Largest manufacturing company in Coburg

After the war, the Metallwerk Max Brose & Co. with approx. 550 employees is the largest manufacturing company in Coburg. Apart from window regulators for cars, trucks and omnibuses, its product range also includes crank handles, ventilation hatches, tilting window hinges, sliding window latches, sun visors, defrostable windows and canisters.

Max Brose and Ernst Jühling modernize and invest in expanding production capacities – this turns out to be a clever move which soon pays off.

1963

Ahead of the market

In the sixties, the German automotive industry is again on the upswing; in line with the American trend, the demand for more comfort and safety is also growing in Europe. In 1959, Brose presents to automotive experts the “electrically driven window regulator” available as an upgrade. In 1963, the company begins series production of the power window regulator for the European market.

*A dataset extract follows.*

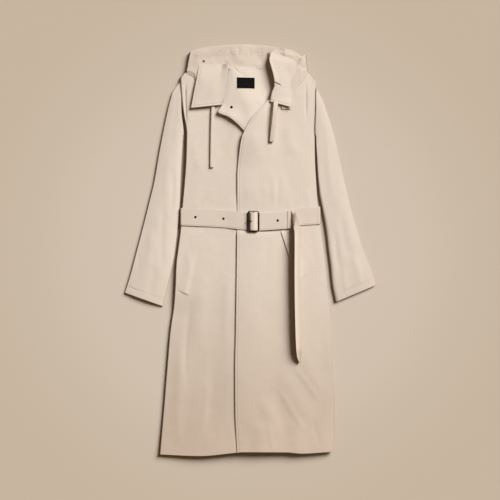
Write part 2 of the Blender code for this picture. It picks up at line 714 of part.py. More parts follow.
# ---- throat and collar ----
def make_facings(shop):
    """Turned-back facing, back neck facing, its label and snap."""
    y = column(FACING, "y")[:, None]
    free = along(FACING, "y", "free", y)
    roll = along(FACING, "y", "roll", y)
    hidden = along(FACING, "y", "hidden", y)
    share = np.linspace(0.0, 1.0, 6)
    x = free + (roll - free) * share
    shop.surface("facing_left", stacked(x, y, facing_mid(x, y)), "coat_cloth", CLOTH)
    x = roll + CLOTH / 2 + (hidden - roll - CLOTH / 2) * np.linspace(0.0, 1.0, 8)
    shop.surface("facing_neck", stacked(x, y, facing_mid(x, y)), "coat_cloth", CLOTH)

    x = LABEL_CENTRE[0] + LABEL_SIZE[0] * np.linspace(-0.5, 0.5, 8)[None, :]
    y = LABEL_CENTRE[1] + LABEL_SIZE[1] * np.linspace(-0.5, 0.5, 5)[:, None]
    z = facing_mid(x, y) + CLOTH / 2 + LAYER_GAP + LABEL_WALL
    shop.surface("neck_label", stacked(x, y, z), "label_weave", LABEL_WALL)
    z = float(facing_mid(*np.array(SNAP_CENTRE))) + CLOTH / 2 + SNAP_CLEAR
    shop.disc("throat_snap", (*SNAP_CENTRE, z), *SNAP_SIZE, "eyelet_metal")


def leaf_points(table, columns, belly):
    """Collar leaf between its outer and inner edges, with a belly between them."""
    share = np.linspace(0.0, 1.0, columns)[None, :]
    arch = belly * np.sin(np.pi * share)

    def across(axis):
        outer = column(table, "outer_" + axis)[:, None]
        inner = column(table, "inner_" + axis)[:, None]
        return outer + (inner - outer) * share

    return stacked(across("x"), across("y"), across("z") + arch)


def make_collar(shop):
    """Left leaf lying flat, right leaf standing on its stand and falling outwards."""
    shop.surface("collar_left", leaf_points(COLLAR_LEFT, 7, 0.4), "coat_cloth", CLOTH)
    shop.surface("collar_right", leaf_points(COLLAR_RIGHT, 8, 1.5), "coat_cloth", CLOTH)
    y = column(COLLAR_STAND, "y")[:, None]
    foot = column(COLLAR_STAND, "foot")[:, None]
    top = column(COLLAR_STAND, "top")[:, None]
    z = foot + (top - foot) * np.linspace(0.0, 1.0, 4)[None, :]
    shop.surface(
        "collar_stand", stacked(column(COLLAR_STAND, "x")[:, None], y, z), "coat_cloth", CLOTH
    )


# ---- hood ----
def hood_side(shop, name, table):
    """Side of the hood lying over a shoulder, down to where its cord leaves."""
    y = column(table, "y")[:, None]
    outer = column(table, "outer")[:, None]
    inner = column(table, "inner")[:, None]
    x = outer + (inner - outer) * np.linspace(0.0, 1.0, 6)[None, :]
    z = np.maximum(HOOD_SIDE_Z, front_top(x, y) + LAYER_GAP + CLOTH)
    shop.surface(name, stacked(x, y, z), "coat_cloth", CLOTH)


def make_hood(shop):
    """Folded hood past the neck: one rounded body and the drawcord tunnel on its edge."""
    hood_side(shop, "hood_side_left", HOOD_SIDE_LEFT)
    hood_side(shop, "hood_side_right", HOOD_SIDE_RIGHT)

    x = column(HOOD, "x")[:, None]
    arc = column(HOOD, "arc_y")[:, None]
    join = column(HOOD, "join_z")[:, None]
    ends = join / np.maximum(join, HOOD_SIDE_WALL)
    inner = arc - RIM_WIDTH - LAYER_GAP
    share = np.array(HOOD_SHARE)[None, :]
    on_top = np.array(HOOD_ON_TOP)[None, :]
    z = (join + (HOOD_EDGE_Z * ends - join) * step(share)) * on_top
    y = HOOD_JOIN + (inner - HOOD_JOIN) * share
    shop.loft("hood_back", stacked(x, y, z), "coat_cloth")

    y = arc - RIM_WIDTH * (1.0 - np.array(RIM_SHARE)[None, :])
    z = HOOD_EDGE_Z * RIM_SWELL * ends * np.array(RIM_HEIGHT)[None, :]
    shop.loft("hood_rim", stacked(x, y, z), "coat_cloth")

    shop.torus("hood_eyelet", HOOD_EYELET, EYELET_RING, "eyelet_metal")


def make_cord(shop, name, table, width):
    """Flat drawcord from under the collar to its free end."""
    x = column(table, "x")[:, None]
    y = column(table, "y")[:, None]
    half = width / 2.0
    across = np.array(CORD_ACROSS)[None, :] * half
    up = np.array(CORD_UP)[None, :] * CORD_THICK
    lowest = np.max(front_top(x + np.linspace(-half, half, 5)[None, :], y), axis=1)[:, None]
    z = lowest + LAYER_GAP + CORD_THICK / 2 + column(table, "z")[:, None]
    shop.loft(name, stacked(x + across, y, z + up), "drawcord_tape")


# ---- belt ----
def belt_y(x):
    """Centre line of the belt across the coat."""
    return smooth(column(BELT_LINE, "x"), column(BELT_LINE, "y"), x)


def under_belt(x):
    """Highest point of the fronts under the whole width of the belt near x."""
    dx = np.linspace(-BELT_EYE_ROOM, BELT_EYE_ROOM, 7)[:, None]
    dy = np.linspace(-0.5, 0.5, 9)[None, :] * BELT_WIDTH
    return float(np.max(front_top(x + dx, belt_y(x) + dy)))


def strap_over(x, layer):
    """Middle of a belt layer at x: layer 0 lies on the fronts, layer 1 on layer 0."""
    return under_belt(x) + LAYER_GAP + STRAP / 2 + layer * (STRAP + LAYER_GAP)


def strap_points(path, centre=belt_y):
    """Rows of points of a belt stretch from a path of x, z and its centre line."""
    x = np.array([p[0] for p in path])[:, None]
    z = np.array([p[1] for p in path])[:, None]
    y = centre(x) + np.linspace(-0.5, 0.5, 5)[None, :] * BELT_WIDTH
    return stacked(x, y, z)


def belt_back_y(x):
    """Centre line of the belt's straight run under the back."""
    ends = (BELT_LINE[0], BELT_LINE[-1])
    return np.interp(x, [p.x for p in ends], [p.y for p in ends])


def side_turn(edge_x, side):
    """Path of the belt round a side of the coat, from below up to the front."""
    out = edge_x + side * (CLOTH / 2 + LAYER_GAP + STRAP / 2)
    top = strap_over(edge_x - side * SIDE_ROLL, 0)
    rise = [(out, z) for z in TURN_LOW]
    return rise + [(out - side * dx, top - dz) for dx, dz in zip(TURN_IN, TURN_DROP)]


def make_belt(shop):
    """Belt in four stretches, its keeper and its eyelets."""
    left_edge = BODY_EDGES[BELT_ROW].left
    right_edge = BODY_EDGES[BELT_ROW].right
    reach = CLOTH / 2 + LAYER_GAP + STRAP
    x = np.linspace(left_edge - reach, right_edge + reach, 5)
    under = strap_points([(v, STRAP / 2) for v in x], belt_back_y)
    shop.surface("belt_back_run", under, "belt_cloth", STRAP)

    path = side_turn(left_edge, -1.0)
    path += [(v, strap_over(v, 0)) for v in BELT_FRONT_X]
    path += [(row.x, row.z) for row in OVER_BUCKLE]
    path += [(v, strap_over(v, 1)) for v in BELT_RIGHT_X]
    shop.surface("belt_front_run", strap_points(path), "belt_cloth", STRAP)

    path = [(row.x, row.z) for row in UNDER_BUCKLE]
    path += [(v, strap_over(v, 0)) for v in BUCKLE_RUN_X]
    path += side_turn(right_edge, 1.0)[::-1]
    shop.surface("belt_buckle_run", strap_points(path), "belt_cloth", STRAP)

    for number, (x_at, y_at) in enumerate(EYELETS, start=1):
        layer = 1 if x_at > BUCKLE_CENTRE[0] else 0
        z = strap_over(x_at, layer) + STRAP / 2 + EYELET_RING[1] + LAYER_GAP
        shop.torus("belt_eyelet_%d" % number, (x_at, y_at, z), EYELET_RING, "eyelet_metal")

    x_mid = sum(KEEPER_X) / 2
    half = BELT_WIDTH / 2 + KEEPER_CLEAR
    foot = under_belt(x_mid) + LAYER_GAP
    top = strap_over(x_mid, 1) + STRAP / 2 + KEEPER_CLEAR
    along_bend, down_bend = KEEPER_BEND
    rise = [(half, foot), (half, top - down_bend), (half - along_bend, top)]
    loop = [(-y_at, z_at) for y_at, z_at in rise] + rise[::-1]
    x = np.array(KEEPER_X)[:, None]
    y = belt_y(x) + np.array([p[0] for p in loop])[None, :]
    z = np.array([p[1] for p in loop])[None, :]
    shop.surface("belt_keeper", stacked(x, y, z), "belt_cloth", KEEPER_WALL)

    tail = tail_points()
    shop.surface("belt_tail", tail, "belt_cloth", STRAP)


def tail_points():
    """Rows across the belt's end: each is an arch over the line between its edges."""
    share = np.linspace(0.0, 1.0, 9)[None, :]
    bow = np.clip(np.sin(np.pi * share), 0.0, 1.0) ** TAIL_ROUND

    def across(axis):
        inner = column(TAIL, "inner_" + axis)[:, None]
        outer = column(TAIL, "outer_" + axis)[:, None]
        return inner + (outer - inner) * share

    z = column(TAIL, "z")[:, None] + column(TAIL, "arch")[:, None] * bow
    return stacked(across("x"), across("y"), z)


def make_buckle(shop):
    """Rounded wire frame, its middle bar and the tip of its prong."""
    half_x = BUCKLE_SIZE[0] / 2
    half_y = BUCKLE_SIZE[1] / 2
    path = []
    for sx, sy, start in ((1, 1, 0), (-1, 1, 90), (-1, -1, 180), (1, -1, 270)):
        for turn in CORNER_TURNS:
            angle = math.radians(start + turn)
            x = BUCKLE_CENTRE[0] + sx * (half_x - BUCKLE_CORNER)
            y = BUCKLE_CENTRE[1] + sy * (half_y - BUCKLE_CORNER)
            x += BUCKLE_CORNER * math.cos(angle)
            y += BUCKLE_CORNER * math.sin(angle)
            path.append((x, y, BUCKLE_Z))
    shop.wire("buckle_frame", path, BUCKLE_WIRE, "buckle_metal", closed=True)
    reach = half_y - BUCKLE_WIRE - LAYER_GAP
    bar = [
        (BUCKLE_CENTRE[0], BUCKLE_CENTRE[1] + s * reach, BUCKLE_Z) for s in (-1.0, 0.0, 1.0)
    ]
    shop.wire("buckle_bar", bar, BAR_WIRE, "buckle_metal")
    rest = BUCKLE_Z + BUCKLE_WIRE + BAR_WIRE
    prong = [(x, PRONG_Y, rest + rise) for x, rise in PRONG]
    shop.wire("buckle_prong", prong, PRONG_WIRE, "buckle_metal")


# ---- pockets ----
def make_welt(shop, name, corners, surface):
    """Slanted pocket welt lying on a front."""
    inner_top, inner_low, outer_low, outer_top = (np.array(c) for c in corners)
    down = np.linspace(0.0, 1.0, 9)[:, None, None]
    across = np.linspace(0.0, 1.0, 4)[None, :, None]
    inner = inner_top + (inner_low - inner_top) * down
    outer = outer_top + (outer_low - outer_top) * down
    plan = outer + (inner - outer) * across
    x = plan[:, :, 0]
    y = plan[:, :, 1]
    z = surface(x, y) + CLOTH + LAYER_GAP + WELT_CLEAR
    shop.surface(name, stacked(x, y, z), "coat_cloth", CLOTH)


def main():
    """Build the whole coat."""
    clear_scene()
    shop = Workshop()
    make_body(shop)
    make_sleeve(shop, "sleeve_left", SLEEVE_LEFT)
    make_sleeve(shop, "sleeve_right", SLEEVE_RIGHT)
    make_facings(shop)
    make_collar(shop)
    make_hood(shop)
    make_cord(shop, "drawcord_left", CORD_LEFT, CORD_WIDTH_LEFT)
    make_cord(shop, "drawcord_right", CORD_RIGHT, CORD_WIDTH_RIGHT)
    make_belt(shop)
    make_buckle(shop)
    make_welt(shop, "pocket_welt_left", WELT_LEFT, left_front_mid)
    make_welt(shop, "pocket_welt_right", WELT_RIGHT, right_front_mid)


main()
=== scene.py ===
"""Looks of a long hooded duster coat with its belt, laid flat on its back, front up.

World frame: +X to the right, +Y towards the hood, +Z up, the surface it lies on at z = 0.
Shapes are worked out in millimetres and become metres where a mesh is made. Left and right
are as seen from above, and the right front lies on the left one.
"""

import logging
import math
from dataclasses import dataclass
from enum import Enum

import bpy
import numpy as np
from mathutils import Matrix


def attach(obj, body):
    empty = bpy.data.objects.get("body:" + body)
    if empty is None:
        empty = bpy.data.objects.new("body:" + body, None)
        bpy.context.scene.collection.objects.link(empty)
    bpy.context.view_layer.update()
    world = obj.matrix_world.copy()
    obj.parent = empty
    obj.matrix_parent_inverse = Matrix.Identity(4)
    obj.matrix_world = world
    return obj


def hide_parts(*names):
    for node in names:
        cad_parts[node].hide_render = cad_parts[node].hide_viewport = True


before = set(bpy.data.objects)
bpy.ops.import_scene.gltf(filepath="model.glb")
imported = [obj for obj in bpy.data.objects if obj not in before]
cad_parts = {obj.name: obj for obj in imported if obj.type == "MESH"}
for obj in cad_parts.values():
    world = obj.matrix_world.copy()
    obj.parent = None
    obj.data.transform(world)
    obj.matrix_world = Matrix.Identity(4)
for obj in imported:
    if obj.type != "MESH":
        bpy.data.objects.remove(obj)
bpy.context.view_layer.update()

LOG = logging.getLogger("duster")
MM = 0.001
Array = np.ndarray
Rows = tuple[tuple[float, ...], ...]
Colour = tuple[float, float, float]
Place = tuple[float, float, float]
Span = tuple[float, float]
Zone = tuple[float, float, float, float]
Names = tuple[str, ...]
Pair = tuple[Array, Array]
Item = bpy.types.Object
Socket = bpy.types.NodeSocket

# how far rows of sewing lie inside a finished edge (mm)
EDGE_ROW = 7
CUFF_ROW = 24
BELT_ROW = 3.2
WELT_ROW = 3
# the distance written where no finished edge is near (mm)
NO_EDGE = 1e4


class Side(Enum):
    """A side of the coat, as seen from above."""

    LEFT = -1
    RIGHT = 1

    @property
    def word(self) -> str:
        """Name of the side in piece names."""
        return self.name.lower()


class Edge(Enum):
    """A border of a grid of points: its first or last row, its first or last column."""

    START = "start"
    END = "end"
    FIRST = "first"
    LAST = "last"


# ---- curves
def monotone(knots: Array, values: Array, at: Array) -> Array:
    """Cubic curve through knots that never overshoots them.

    Each stretch is the Hermite cubic of its two values and tangents; a tangent is the harmonic
    mean of the slopes on both sides, or nothing where they differ in sign.

    Args:
        knots: rising places of the knots.
        values: the curve's values there.
        at: places asked for.

    Returns:
        The curve's values at those places.
    """
    at = np.clip(at, knots[0], knots[-1])
    slope = np.diff(values) / np.diff(knots)
    tangent = np.concatenate([slope[:1], np.zeros(len(knots) - 2), slope[-1:]])
    before, after = slope[:-1], slope[1:]
    total = before + after
    harmonic = 2 * before * after / np.where(np.abs(total) < 1e-9, 1, total)
    tangent[1:-1] = np.where(before * after > 0, harmonic, 0)
    i = np.clip(np.searchsorted(knots, at, side="right") - 1, 0, len(knots) - 2)
    h = knots[i + 1] - knots[i]
    t = (at - knots[i]) / h
    keep = 2 * t**3 - 3 * t**2 + 1
    low = (t**3 - 2 * t**2 + t) * h * tangent[i]
    high = (t**3 - t**2) * h * tangent[i + 1]
    return keep * values[i] + (1 - keep) * values[i + 1] + low + high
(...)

The BMW Coupé 3200 CS is the first vehicle to be equipped with this product.

1965

Tailor-made seat technology

At the beginning of the sixties, Max Brose focuses on another future-oriented business segment: seat adjuster technology. In 1968, Brose starts producing seat recliners for adjusting backrests.

First customers include BMW and Mercedes. Within a few years, this new business segment will develop into the company’s second mainstay.

1968

Foundation for world-class company

When Max Brose passed away at the age of 84 in 1968, the business that he spent 60 years building up had around 1,000 employees and sales of around DM 35 million.

Only under the leadership of his grandson, Michael Stoschek, starting in 1971, did the company rise to international acclaim. Thirty-four years later, when Michael Stoschek handed over the position of CEO to a non-family member in 2005, Brose boasted sales of EUR 2.2 billion and employed around 8,900 people at 37 locations in 19 countries.